:: INSTRUCTION ::
The lines to reproduce run from the first one through the line containing "flange_weld_bulge = 0.7". Reproduce them exactly.

:: RECORDS FOR THIS EXERCISE

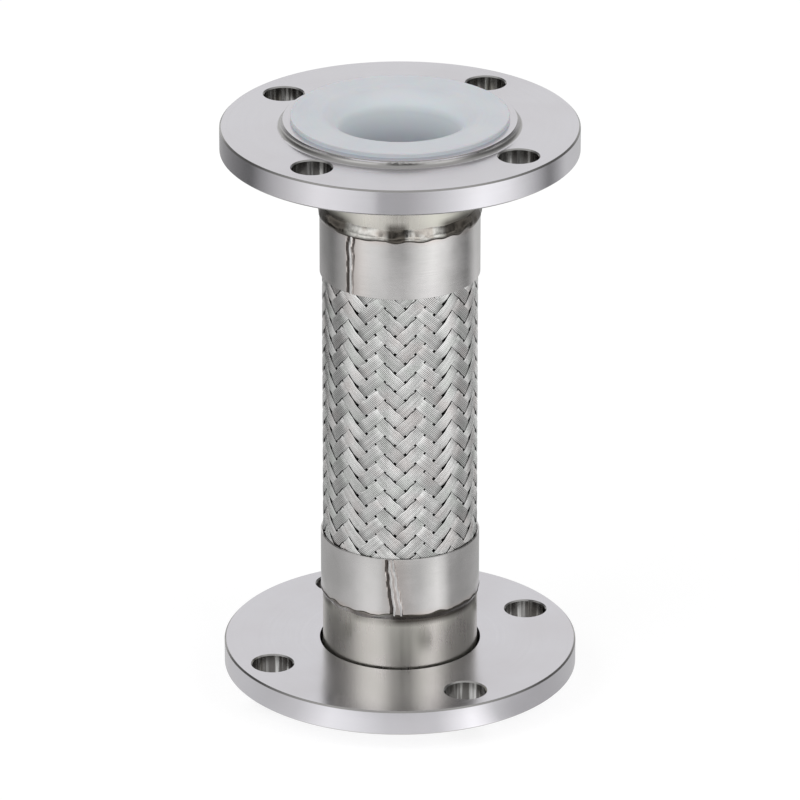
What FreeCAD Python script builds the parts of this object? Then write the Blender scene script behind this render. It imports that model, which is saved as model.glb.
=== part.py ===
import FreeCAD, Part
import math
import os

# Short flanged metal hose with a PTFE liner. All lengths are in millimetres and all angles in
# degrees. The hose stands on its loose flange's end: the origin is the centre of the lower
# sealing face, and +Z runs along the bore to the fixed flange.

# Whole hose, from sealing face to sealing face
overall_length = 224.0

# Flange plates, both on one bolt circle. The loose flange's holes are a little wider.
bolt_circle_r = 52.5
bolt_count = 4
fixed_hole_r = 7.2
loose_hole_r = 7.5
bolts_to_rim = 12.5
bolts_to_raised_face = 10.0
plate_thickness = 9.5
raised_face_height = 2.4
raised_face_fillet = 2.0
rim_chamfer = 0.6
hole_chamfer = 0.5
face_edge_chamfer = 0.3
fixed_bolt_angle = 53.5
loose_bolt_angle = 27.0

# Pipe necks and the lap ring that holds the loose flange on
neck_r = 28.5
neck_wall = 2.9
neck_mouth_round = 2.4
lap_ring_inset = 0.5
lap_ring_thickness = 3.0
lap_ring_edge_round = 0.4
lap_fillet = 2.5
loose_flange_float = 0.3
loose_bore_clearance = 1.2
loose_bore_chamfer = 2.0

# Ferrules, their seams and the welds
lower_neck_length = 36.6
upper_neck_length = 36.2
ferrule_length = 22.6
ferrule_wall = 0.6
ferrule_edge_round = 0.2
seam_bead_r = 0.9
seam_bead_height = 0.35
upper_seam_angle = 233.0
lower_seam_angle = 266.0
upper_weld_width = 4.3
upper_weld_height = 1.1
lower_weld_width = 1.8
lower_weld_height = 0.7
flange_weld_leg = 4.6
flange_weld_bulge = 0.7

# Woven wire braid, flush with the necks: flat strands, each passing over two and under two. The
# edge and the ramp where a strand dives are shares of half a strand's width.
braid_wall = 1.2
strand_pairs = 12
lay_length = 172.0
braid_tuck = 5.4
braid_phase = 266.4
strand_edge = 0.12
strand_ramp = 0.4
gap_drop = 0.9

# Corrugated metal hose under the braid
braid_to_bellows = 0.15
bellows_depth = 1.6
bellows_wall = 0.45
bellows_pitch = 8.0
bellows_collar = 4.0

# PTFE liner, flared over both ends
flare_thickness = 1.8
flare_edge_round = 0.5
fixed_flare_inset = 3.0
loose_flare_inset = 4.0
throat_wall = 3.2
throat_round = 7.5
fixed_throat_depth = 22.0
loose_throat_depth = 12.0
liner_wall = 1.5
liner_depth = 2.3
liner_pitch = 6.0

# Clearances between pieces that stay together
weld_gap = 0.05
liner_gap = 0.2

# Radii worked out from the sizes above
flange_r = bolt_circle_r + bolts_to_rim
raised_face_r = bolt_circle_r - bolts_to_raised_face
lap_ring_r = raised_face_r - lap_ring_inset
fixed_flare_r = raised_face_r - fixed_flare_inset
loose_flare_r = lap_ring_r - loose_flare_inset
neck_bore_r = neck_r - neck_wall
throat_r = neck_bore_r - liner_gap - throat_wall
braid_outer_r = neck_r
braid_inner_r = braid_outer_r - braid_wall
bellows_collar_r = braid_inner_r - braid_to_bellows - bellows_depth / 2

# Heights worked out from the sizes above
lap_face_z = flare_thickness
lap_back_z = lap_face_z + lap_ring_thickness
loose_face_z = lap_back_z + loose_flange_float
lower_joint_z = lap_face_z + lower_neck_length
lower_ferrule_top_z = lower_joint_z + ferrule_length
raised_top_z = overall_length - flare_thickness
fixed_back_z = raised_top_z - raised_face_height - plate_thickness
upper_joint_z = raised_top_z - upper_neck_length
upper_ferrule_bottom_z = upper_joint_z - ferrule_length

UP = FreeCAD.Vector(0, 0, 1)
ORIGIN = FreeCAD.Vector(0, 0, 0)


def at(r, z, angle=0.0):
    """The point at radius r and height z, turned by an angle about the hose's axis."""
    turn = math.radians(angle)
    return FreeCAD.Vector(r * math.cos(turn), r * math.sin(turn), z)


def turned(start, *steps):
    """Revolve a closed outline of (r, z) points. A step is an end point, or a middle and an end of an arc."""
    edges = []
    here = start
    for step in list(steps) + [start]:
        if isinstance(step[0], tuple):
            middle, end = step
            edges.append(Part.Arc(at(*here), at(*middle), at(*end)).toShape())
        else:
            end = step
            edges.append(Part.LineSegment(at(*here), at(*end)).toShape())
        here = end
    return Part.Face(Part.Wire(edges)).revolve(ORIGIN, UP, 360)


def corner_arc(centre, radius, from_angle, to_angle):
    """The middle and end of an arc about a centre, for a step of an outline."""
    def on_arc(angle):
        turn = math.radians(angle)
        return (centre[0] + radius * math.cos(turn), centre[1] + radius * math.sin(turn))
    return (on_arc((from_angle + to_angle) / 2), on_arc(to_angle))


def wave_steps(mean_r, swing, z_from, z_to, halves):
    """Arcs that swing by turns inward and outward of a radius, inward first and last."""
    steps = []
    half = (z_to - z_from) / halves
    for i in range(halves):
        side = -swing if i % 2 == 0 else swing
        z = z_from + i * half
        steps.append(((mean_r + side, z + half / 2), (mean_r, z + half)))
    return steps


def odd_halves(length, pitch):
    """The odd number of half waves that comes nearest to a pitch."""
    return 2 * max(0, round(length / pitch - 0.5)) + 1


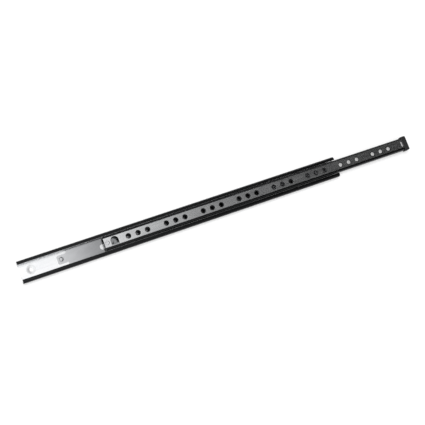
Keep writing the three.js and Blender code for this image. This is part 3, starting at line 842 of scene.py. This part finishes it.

::::

:: WRITTEN ANSWER ::
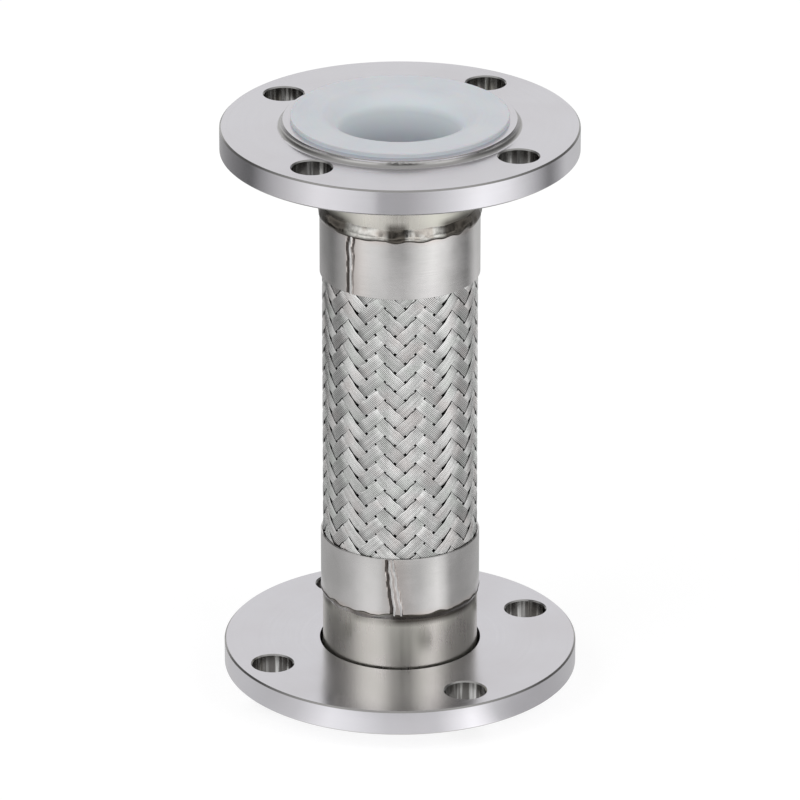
What FreeCAD Python script builds the parts of this object? Then write the Blender scene script behind this render. It imports that model, which is saved as model.glb.
=== part.py ===
import FreeCAD, Part
import math
import os

# Short flanged metal hose with a PTFE liner. All lengths are in millimetres and all angles in
# degrees. The hose stands on its loose flange's end: the origin is the centre of the lower
# sealing face, and +Z runs along the bore to the fixed flange.

# Whole hose, from sealing face to sealing face
overall_length = 224.0

# Flange plates, both on one bolt circle. The loose flange's holes are a little wider.
bolt_circle_r = 52.5
bolt_count = 4
fixed_hole_r = 7.2
loose_hole_r = 7.5
bolts_to_rim = 12.5
bolts_to_raised_face = 10.0
plate_thickness = 9.5
raised_face_height = 2.4
raised_face_fillet = 2.0
rim_chamfer = 0.6
hole_chamfer = 0.5
face_edge_chamfer = 0.3
fixed_bolt_angle = 53.5
loose_bolt_angle = 27.0

# Pipe necks and the lap ring that holds the loose flange on
neck_r = 28.5
neck_wall = 2.9
neck_mouth_round = 2.4
lap_ring_inset = 0.5
lap_ring_thickness = 3.0
lap_ring_edge_round = 0.4
lap_fillet = 2.5
loose_flange_float = 0.3
loose_bore_clearance = 1.2
loose_bore_chamfer = 2.0

# Ferrules, their seams and the welds
lower_neck_length = 36.6
upper_neck_length = 36.2
ferrule_length = 22.6
ferrule_wall = 0.6
ferrule_edge_round = 0.2
seam_bead_r = 0.9
seam_bead_height = 0.35
upper_seam_angle = 233.0
lower_seam_angle = 266.0
upper_weld_width = 4.3
upper_weld_height = 1.1
lower_weld_width = 1.8
lower_weld_height = 0.7
flange_weld_leg = 4.6
flange_weld_bulge = 0.7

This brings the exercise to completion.